To conduct this ambitious project, Schweitzer situates her book in multiple fields of scholarship and draws on many methodologies. She extends current work on transnational performance by focusing on commercial theatre and by drawing on theories of posthumanism. Studies that position theatre in the capitalist context support her examination of the circulation of theatrical commodities and the interplay between impresarios’ aesthetic choices and their commercial pursuits. To show these circulations, Schweitzer expands beyond theatre and performance studies to deploy methodologies from cultural geography and sociology (particularly theories of space and mobility by Doreen Massey and Tim Cresswell) as well as new materialist studies (particularly those of Robin Bernstein, Jane Bennett, and others) and the actor-network theory of Bruno Latour.
Interweaving an impressive array of archival materials, many of which are underutilized by theatre scholars, each chapter in Transatlantic Broadway examines a different scale of networked people and objects that expanded the transnational movement of theatrical commodities. Chapter 1 explores how ocean liners both accelerated the pace of movement between the US and Europe and operated as sites of performance. Against the backdrop of the “‘machinic dramaturgy’” (43) of competing British, American, and German steamer companies, along with the looming threat of war, Broadway managers entertained imperialist fantasies and capitalized on the speed and democratization of travel. Broadway professionals such as agent Elisabeth Marbury and impresario Charles Frohman fashioned themselves as “transnational subject[s]” (51) who could move between American and European markets and import entertainment from abroad.

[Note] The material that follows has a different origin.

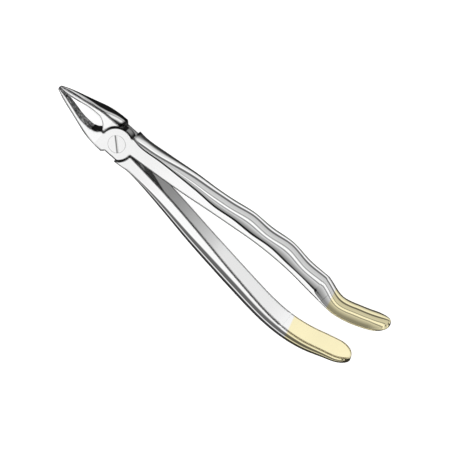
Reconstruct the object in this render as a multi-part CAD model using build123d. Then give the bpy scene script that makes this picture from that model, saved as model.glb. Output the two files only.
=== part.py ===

Ocean liners, harbors, and piers were performative spaces where theatre professionals conducted business and courted publicity, and performances onboard—from attempted full-scale productions to impromptu performances by passengers—“functioned as a site for reproducing commercial theatre culture and exploring social mobility” (56).

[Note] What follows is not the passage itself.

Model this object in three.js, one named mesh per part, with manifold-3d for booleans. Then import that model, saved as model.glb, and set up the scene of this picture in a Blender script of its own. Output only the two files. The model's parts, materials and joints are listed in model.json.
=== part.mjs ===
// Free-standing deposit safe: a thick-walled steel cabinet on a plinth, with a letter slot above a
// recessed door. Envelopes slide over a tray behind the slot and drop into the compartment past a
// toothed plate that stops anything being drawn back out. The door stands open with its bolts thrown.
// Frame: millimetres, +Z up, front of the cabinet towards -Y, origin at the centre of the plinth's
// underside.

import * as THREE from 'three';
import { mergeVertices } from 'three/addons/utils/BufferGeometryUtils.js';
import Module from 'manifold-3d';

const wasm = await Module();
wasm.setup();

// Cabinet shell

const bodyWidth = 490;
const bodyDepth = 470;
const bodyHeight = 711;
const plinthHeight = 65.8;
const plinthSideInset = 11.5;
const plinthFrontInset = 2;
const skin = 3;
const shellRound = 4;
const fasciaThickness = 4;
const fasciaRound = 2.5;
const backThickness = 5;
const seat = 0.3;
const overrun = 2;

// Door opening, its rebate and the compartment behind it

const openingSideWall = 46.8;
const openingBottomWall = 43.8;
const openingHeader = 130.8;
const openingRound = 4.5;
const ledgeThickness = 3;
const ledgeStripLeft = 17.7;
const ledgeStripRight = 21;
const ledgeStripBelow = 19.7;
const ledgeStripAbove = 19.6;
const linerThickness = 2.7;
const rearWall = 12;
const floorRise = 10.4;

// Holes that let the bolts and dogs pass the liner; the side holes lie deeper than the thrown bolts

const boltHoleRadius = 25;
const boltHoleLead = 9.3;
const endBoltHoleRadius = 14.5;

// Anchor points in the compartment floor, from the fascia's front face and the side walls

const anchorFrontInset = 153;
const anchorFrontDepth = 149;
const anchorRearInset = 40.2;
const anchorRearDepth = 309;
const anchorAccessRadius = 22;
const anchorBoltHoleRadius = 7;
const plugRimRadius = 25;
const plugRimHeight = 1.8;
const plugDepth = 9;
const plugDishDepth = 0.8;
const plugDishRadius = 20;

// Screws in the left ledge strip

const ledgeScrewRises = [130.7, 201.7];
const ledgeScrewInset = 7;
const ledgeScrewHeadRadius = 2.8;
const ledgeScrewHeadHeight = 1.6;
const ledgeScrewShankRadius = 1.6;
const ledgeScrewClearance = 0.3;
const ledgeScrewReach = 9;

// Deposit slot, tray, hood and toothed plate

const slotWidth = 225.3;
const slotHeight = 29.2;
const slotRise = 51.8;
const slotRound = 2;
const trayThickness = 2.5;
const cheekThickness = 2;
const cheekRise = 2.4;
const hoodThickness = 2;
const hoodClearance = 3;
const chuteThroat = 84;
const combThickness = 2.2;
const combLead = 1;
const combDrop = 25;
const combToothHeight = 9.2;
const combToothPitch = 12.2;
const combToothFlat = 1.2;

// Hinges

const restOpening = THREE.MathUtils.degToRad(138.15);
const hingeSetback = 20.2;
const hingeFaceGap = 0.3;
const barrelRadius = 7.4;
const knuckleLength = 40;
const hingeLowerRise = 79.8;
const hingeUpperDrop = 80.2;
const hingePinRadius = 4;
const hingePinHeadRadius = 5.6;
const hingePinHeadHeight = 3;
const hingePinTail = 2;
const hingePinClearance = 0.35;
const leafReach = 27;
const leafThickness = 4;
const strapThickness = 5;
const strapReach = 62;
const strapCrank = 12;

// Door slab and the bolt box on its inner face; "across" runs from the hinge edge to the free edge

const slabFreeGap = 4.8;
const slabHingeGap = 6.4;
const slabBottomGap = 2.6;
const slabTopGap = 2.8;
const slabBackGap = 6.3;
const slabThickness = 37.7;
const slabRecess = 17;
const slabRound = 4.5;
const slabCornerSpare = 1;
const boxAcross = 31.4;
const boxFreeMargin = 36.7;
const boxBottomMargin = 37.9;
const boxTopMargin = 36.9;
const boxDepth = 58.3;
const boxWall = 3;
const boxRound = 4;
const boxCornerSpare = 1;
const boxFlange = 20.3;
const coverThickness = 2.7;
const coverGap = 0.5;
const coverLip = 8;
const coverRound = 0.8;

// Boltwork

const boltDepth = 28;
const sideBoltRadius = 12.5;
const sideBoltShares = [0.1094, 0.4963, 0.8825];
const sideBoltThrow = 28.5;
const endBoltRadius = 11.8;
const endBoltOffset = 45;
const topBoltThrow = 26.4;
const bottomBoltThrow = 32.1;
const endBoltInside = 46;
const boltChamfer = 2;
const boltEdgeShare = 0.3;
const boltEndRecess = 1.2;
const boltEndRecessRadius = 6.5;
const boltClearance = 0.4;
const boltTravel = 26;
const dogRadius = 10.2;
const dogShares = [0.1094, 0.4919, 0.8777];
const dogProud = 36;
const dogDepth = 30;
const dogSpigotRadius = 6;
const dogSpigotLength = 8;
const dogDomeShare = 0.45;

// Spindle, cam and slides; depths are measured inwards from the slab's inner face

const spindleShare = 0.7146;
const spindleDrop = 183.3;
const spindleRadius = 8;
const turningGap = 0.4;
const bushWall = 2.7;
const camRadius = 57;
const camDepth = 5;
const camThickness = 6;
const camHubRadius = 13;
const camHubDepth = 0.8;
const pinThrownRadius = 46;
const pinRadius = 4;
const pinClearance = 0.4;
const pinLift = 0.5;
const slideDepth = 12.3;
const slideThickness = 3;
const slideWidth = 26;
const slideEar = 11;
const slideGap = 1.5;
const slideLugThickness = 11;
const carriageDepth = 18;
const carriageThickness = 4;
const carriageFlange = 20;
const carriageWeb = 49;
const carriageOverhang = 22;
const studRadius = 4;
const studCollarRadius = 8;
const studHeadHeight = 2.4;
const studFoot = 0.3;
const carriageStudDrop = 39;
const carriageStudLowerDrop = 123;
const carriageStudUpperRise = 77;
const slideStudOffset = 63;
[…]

Chapter 2 examines how the telegraph supported Broadway's geographic expansion both “as a vehicle for transmitting information rapidly across national borders and as an actor in its own right that encouraged different forms of communion and new modes of performance” (72). Schweitzer shows how telegraphic performances promoted perceptions of immateriality while in fact encouraging specific practices on the ground: early twentieth-century managers, agents, and performers used the telegraph to participate, negotiate with, and even control plays and acts in Europe. In doing so, they “defied the limitations of physical geography and made their presence known in multiple locations without ‘being there’ in the flesh” (84). Chapter 3 turns to the assemblages of people and objects that occupied Broadway managers’ offices, exploring the interplay among human bodies, machines, and furniture. Superbly analyzing a series of photographs and published accounts of theatrical offices, Schweitzer investigates how these spaces operated as “centralized hubs in transnational actor-networks” (105) that promoted standardization, efficiency, and the collaboration between and among managers, agents, and theatrical services. Importantly, Schweitzer shows how the offices of Frohman, Henry W. Savage, and Marbury affirmed social hierarchies while also allowing for moments of progressiveness or rupture. For example, Schweitzer argues that agent Marbury's office, located within Frohman's Empire Theatre, operated as “a site of gendered anxiety,” that “challeng[ed] straightforward assumptions about femininity and imperial ambition” (117–18). Schweitzer's rigorous research on Peter Mason and John Ryland, two African American men who moved through the ranks of Frohman's enterprise, shows the interracial dynamics, marginalized labor, and changing social mobility within Broadway theatre offices.
The final chapter of Schweitzer's book focuses on the role of print media in the promotion of foreign plays and performers. Schweitzer examines how the circulation of postcards, posters, and newspapers shaped the way US audiences viewed performers and plays from abroad. Drawing on Erin Hurley's concept of “feeling-technologies,” (149) Schweitzer argues that print culture further extended Broadway's “theatrical public sphere” (151) through the production of shared feeling. Schweitzer offers close readings of several print artifacts: a poster for a play featuring the controversial Salomé dance; postcards for an opera production that supported orientalist fantasies; and rival promotional campaigns for a Hungarian play that employed sensational journalism and invoked perceptions of authenticity. Through these examples, Schweitzer demonstrates that, like ocean liners, telegrams, and office furniture, print media scripted the way consumers encountered Broadway theatre culture, and specifically foreign performers, plays, music, and images.
By mapping the interrelationships between humans and objects and foregrounding the politics of infrastructure and space, Schweitzer's interdisciplinary study offers a different model of theatre history and, specifically, a revisionist history of Broadway. Examining the engines of commodity circulation within Broadway's early theatre culture, Transatlantic Broadway makes an important contribution to theatre and performance studies, American cultural history, histories of capitalism, and studies of print and material culture. By demonstrating that certain behaviors associated with the 24/7 digital age were in place in the pre–World War I era, Schweitzer also offers new perspectives on histories of technology and communication. Essential for scholars and teachers of theatre history, Schweitzer's study prompts readers to envision historiography as competing and overlapping threads or networks. Carefully researched and skillfully theorized, Transatlantic Broadway attends to performers, spaces, and archives that have been neglected in previous studies of the theatre, thus encouraging scholars to rethink the literal and disciplinary borders of US theatre history.